_What is expected_. Repeat exactly the lines of the listing below, please, starting with the first and ending with the line containing "lighter_bands), largest(nodes, dark)"; leave out the rest.

____ Data lines

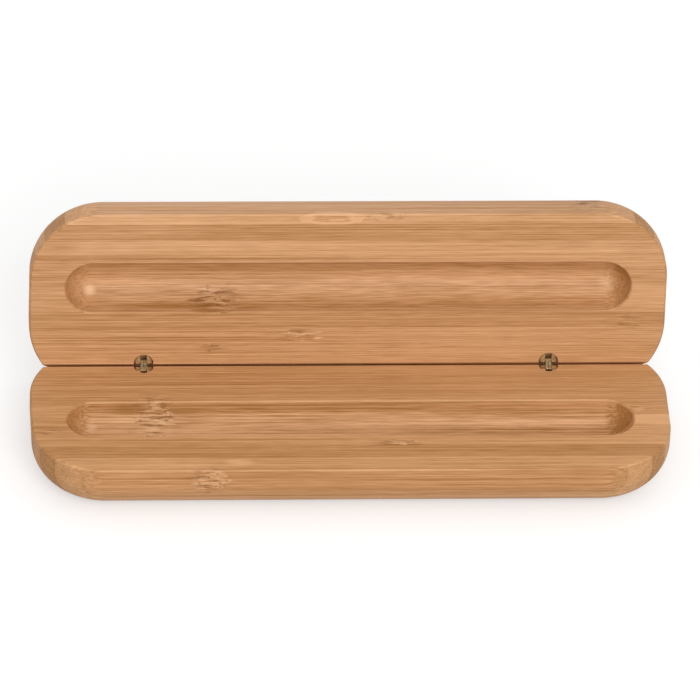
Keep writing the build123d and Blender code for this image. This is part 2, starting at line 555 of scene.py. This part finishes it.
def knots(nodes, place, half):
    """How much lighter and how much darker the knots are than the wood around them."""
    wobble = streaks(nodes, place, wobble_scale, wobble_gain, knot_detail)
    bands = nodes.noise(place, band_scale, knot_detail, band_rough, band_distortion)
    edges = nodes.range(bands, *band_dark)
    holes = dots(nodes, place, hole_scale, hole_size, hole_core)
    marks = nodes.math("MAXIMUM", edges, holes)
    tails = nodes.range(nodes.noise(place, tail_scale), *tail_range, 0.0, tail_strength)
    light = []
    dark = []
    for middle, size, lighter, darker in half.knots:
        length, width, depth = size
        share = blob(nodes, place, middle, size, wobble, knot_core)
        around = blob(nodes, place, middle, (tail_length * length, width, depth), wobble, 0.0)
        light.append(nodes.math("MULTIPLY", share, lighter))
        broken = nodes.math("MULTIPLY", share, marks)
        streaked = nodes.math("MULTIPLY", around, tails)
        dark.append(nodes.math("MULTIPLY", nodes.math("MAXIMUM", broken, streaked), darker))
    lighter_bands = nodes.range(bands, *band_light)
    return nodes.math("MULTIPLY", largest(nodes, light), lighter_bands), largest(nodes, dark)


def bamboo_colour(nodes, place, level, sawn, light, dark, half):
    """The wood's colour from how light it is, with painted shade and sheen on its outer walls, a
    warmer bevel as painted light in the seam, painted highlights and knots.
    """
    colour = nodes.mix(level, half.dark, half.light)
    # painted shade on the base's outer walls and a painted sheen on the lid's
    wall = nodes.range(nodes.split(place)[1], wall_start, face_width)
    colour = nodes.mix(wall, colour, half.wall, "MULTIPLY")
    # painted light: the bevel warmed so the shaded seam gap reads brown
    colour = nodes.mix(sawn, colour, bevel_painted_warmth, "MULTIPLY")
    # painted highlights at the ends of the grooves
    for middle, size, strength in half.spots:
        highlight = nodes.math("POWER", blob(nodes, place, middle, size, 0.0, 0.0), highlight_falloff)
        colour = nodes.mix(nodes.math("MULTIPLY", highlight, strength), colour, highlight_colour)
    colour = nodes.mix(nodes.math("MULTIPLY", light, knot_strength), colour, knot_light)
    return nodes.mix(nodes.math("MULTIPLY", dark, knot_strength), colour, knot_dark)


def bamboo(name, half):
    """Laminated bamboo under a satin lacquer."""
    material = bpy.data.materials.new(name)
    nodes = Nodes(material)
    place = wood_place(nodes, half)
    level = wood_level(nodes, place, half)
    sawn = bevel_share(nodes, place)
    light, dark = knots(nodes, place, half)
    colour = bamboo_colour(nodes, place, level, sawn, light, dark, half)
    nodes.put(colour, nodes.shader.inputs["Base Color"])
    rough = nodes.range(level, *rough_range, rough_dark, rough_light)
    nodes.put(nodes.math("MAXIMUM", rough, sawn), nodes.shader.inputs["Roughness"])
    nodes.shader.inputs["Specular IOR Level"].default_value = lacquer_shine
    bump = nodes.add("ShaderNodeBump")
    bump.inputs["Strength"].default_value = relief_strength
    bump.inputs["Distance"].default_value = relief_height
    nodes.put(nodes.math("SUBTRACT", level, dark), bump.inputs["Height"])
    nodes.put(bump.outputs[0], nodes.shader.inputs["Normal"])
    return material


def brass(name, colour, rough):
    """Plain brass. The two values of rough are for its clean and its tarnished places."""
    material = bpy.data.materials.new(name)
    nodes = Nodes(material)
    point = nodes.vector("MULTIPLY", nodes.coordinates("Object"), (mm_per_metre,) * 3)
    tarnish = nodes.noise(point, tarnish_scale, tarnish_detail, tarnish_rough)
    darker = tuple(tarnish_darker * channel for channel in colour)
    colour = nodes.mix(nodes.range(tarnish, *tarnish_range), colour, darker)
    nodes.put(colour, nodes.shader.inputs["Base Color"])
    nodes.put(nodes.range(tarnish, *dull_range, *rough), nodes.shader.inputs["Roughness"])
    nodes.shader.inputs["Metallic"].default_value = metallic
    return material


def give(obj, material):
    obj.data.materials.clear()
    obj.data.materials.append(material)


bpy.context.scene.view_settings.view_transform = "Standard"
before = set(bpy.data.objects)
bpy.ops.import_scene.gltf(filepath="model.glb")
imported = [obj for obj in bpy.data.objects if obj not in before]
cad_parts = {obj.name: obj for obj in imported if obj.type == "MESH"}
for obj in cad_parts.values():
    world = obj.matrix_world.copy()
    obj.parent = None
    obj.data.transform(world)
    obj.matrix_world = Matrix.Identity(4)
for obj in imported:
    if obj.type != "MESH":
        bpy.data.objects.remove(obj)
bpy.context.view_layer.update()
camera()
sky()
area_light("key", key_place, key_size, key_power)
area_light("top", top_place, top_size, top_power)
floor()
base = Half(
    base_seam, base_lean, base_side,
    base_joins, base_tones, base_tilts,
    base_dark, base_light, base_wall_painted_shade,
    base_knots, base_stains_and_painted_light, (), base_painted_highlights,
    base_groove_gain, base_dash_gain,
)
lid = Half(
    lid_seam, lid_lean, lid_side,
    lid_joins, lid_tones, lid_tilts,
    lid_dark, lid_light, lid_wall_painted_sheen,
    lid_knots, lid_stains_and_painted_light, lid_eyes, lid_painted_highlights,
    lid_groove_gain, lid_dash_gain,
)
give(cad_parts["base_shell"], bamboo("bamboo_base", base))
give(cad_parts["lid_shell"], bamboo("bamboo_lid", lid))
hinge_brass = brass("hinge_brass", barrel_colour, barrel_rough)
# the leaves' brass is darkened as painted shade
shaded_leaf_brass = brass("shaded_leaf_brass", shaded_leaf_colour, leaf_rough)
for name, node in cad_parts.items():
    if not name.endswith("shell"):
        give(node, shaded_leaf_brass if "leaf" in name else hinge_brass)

________

_Task answer_.
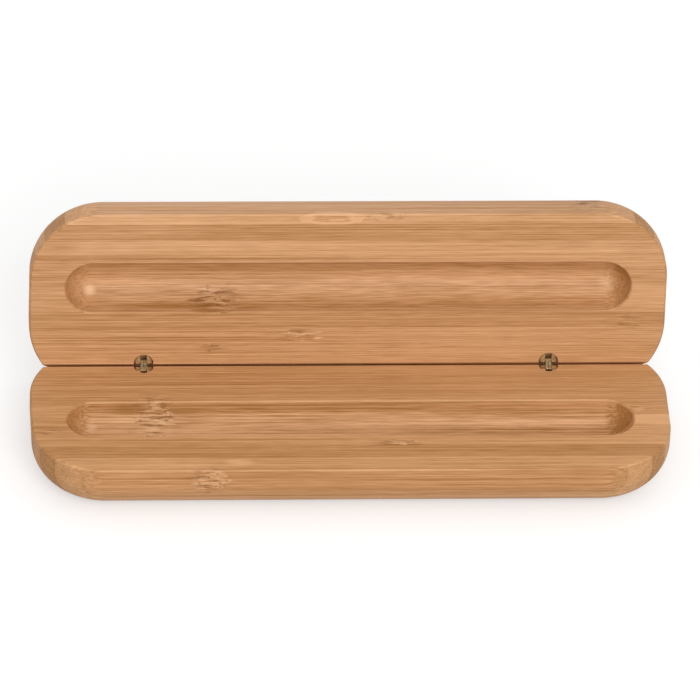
Keep writing the build123d and Blender code for this image. This is part 2, starting at line 555 of scene.py. This part finishes it.
def knots(nodes, place, half):
    """How much lighter and how much darker the knots are than the wood around them."""
    wobble = streaks(nodes, place, wobble_scale, wobble_gain, knot_detail)
    bands = nodes.noise(place, band_scale, knot_detail, band_rough, band_distortion)
    edges = nodes.range(bands, *band_dark)
    holes = dots(nodes, place, hole_scale, hole_size, hole_core)
    marks = nodes.math("MAXIMUM", edges, holes)
    tails = nodes.range(nodes.noise(place, tail_scale), *tail_range, 0.0, tail_strength)
    light = []
    dark = []
    for middle, size, lighter, darker in half.knots:
        length, width, depth = size
        share = blob(nodes, place, middle, size, wobble, knot_core)
        around = blob(nodes, place, middle, (tail_length * length, width, depth), wobble, 0.0)
        light.append(nodes.math("MULTIPLY", share, lighter))
        broken = nodes.math("MULTIPLY", share, marks)
        streaked = nodes.math("MULTIPLY", around, tails)
        dark.append(nodes.math("MULTIPLY", nodes.math("MAXIMUM", broken, streaked), darker))
    lighter_bands = nodes.range(bands, *band_light)
    return nodes.math("MULTIPLY", largest(nodes, light), lighter_bands), largest(nodes, dark)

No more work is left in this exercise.